I would plant mostly Gisela.6 if it was more readily available. A local orchard here has some beautiful mature trees on G.6. Most of my stuff happens to be on Colt.
Some vids for you to watch. Mind you, the vids are in California. Regardless, the tip to elevate your planting is definitely applicable.
Thanks for the info and the videos. In the video they show the raised fruit tree, then they say the roots will grow out of the raised bed. If the roots grow out into the water logged soil doesn’t that defeat the purpose of the raised bed?
I am looking for 8 to 12 feet tall trees. 15 foot maybe at the most. I grew up with cherry trees that where 30 feet tall and all they did was feed the birds.
Out of the rootstock you have which looks the most promising? How does the G 12 compare to the rest? Are you growing in Red Clay dirt?
Red clay indicates the soil is well drained. If it doesn’t stand in water for significant periods and doesn’t appear soggy during rainy periods the raised beds are optional. They do help where drainage is marginal or worse. Roots growing outside the bed don’t cancel the benefits.
Clays that are gray or black indicate poor drainage. Red equals oxidized iron, ie rust, ie plenty of oxygen in the soil. Gray equals reduced iron which occurs in wet anaerobic soils.
Thanks for the insight into your Cherry growing experience. I want to try White Gold, the local Nursery will have it potted on Mazzard this spring, maybe that will be a good choice for my fathers 40 acre land plot.
I have a spot in my side yard where the water will pool if we get a lot of rain. This past spring it rained 5 out of 7 days for 2 to 3 months, it was the wettest spring I have ever seen. I have moved the fruit trees that were near that spot, I think the other areas should be okay.
Colt rootstock is widely reported as not very productive, so you may consider using it only with most productive cherry varieties. Also, you may find it more difficult to keep the tree on Colt compact in your climate than Richard does in his dry So. Calif. climate with controlled irrigation.
Cherries don’t like wet feet. Making mounds is extra work, but I think it’s worth the peace of mind.

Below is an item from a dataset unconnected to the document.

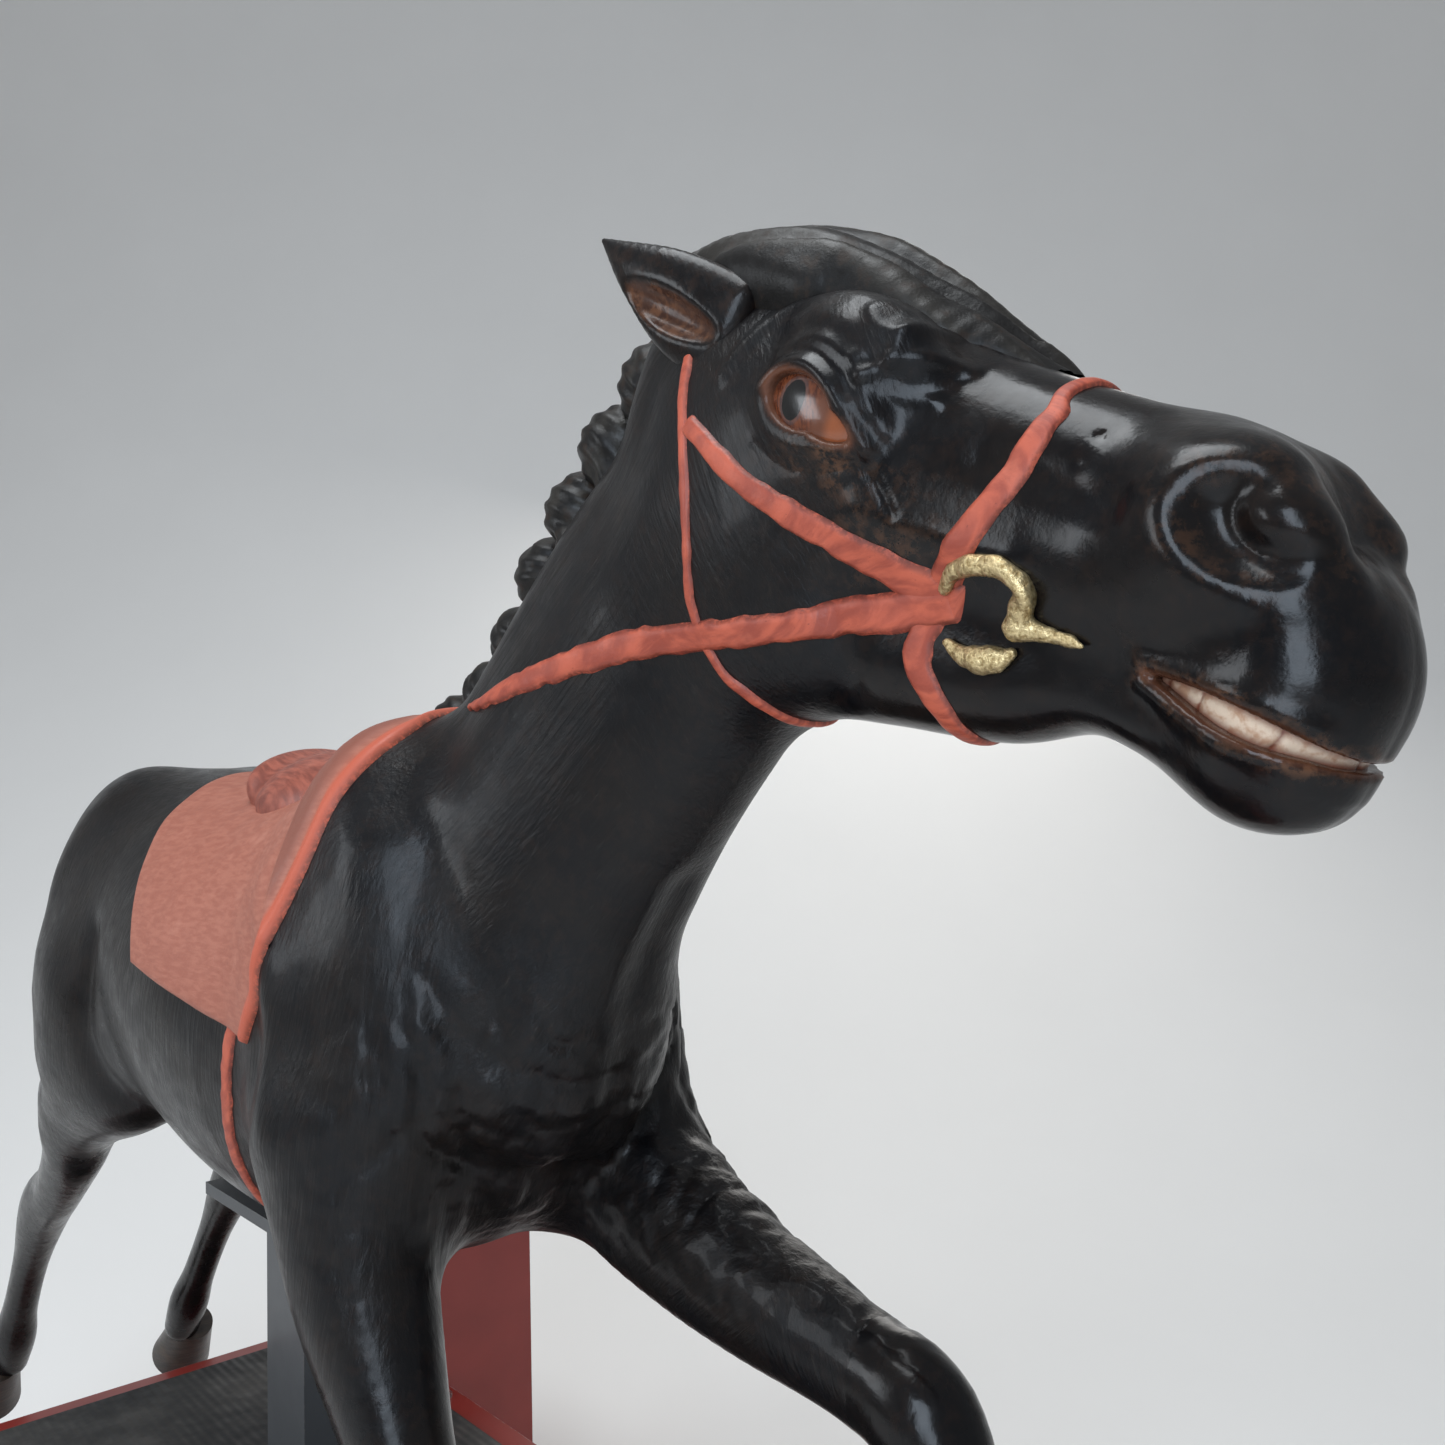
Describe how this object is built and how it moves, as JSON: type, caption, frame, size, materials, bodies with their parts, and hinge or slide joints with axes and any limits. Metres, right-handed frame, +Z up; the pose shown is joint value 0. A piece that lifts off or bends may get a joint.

I am in middle Tennessee (zone 7a) with humid summers and Since sweet cherries are too difficult to grow in humid, hot summers, I am looking at tart/sweet cherry trees like: Danube, Balaton, Kansas Sweet, Evans Bali, Jubileum. Which ones are the hardiest to grow in wet springs and humid summers?
Also, for bush cherries, is Juliet and Crimson Passion about the same grow and fruiting in a humid summer climate (zone 7a, middle Tennessee).
I have had a difficult time growing cherry trees, unfortunately I am having to sell my house and the site where I had my cherry trees. If you look at my original post (I started the thread 4 years ago) I was having difficulty growing cherry trees in the Piedmont Va region with compacted clay dirt. Mahleb doesn’t grow here, Mazzard should but I did not have positive results, Newroot1 dies, 1 out of 4 cherry trees on Maxma 14 died and none thrived the way I wanted them to. The rootstock that did thrive was Colt and Kyrmsk 5. I only had one tree on each rootstock but the Colt rootstock tree was well on its way to be a nice large semi dwarf/full size tree. Kymrsk 5 thrived also. The Colt was planted in 2017, had a few blooms this year and a few cherries that the birds got. I was expecting to get a full bloom next year. My opinion is that Colt is probably a less vigorous producer vs other rootstock. In my situation I will take a live healthy, less vigorous tree over a dead or stunted tree.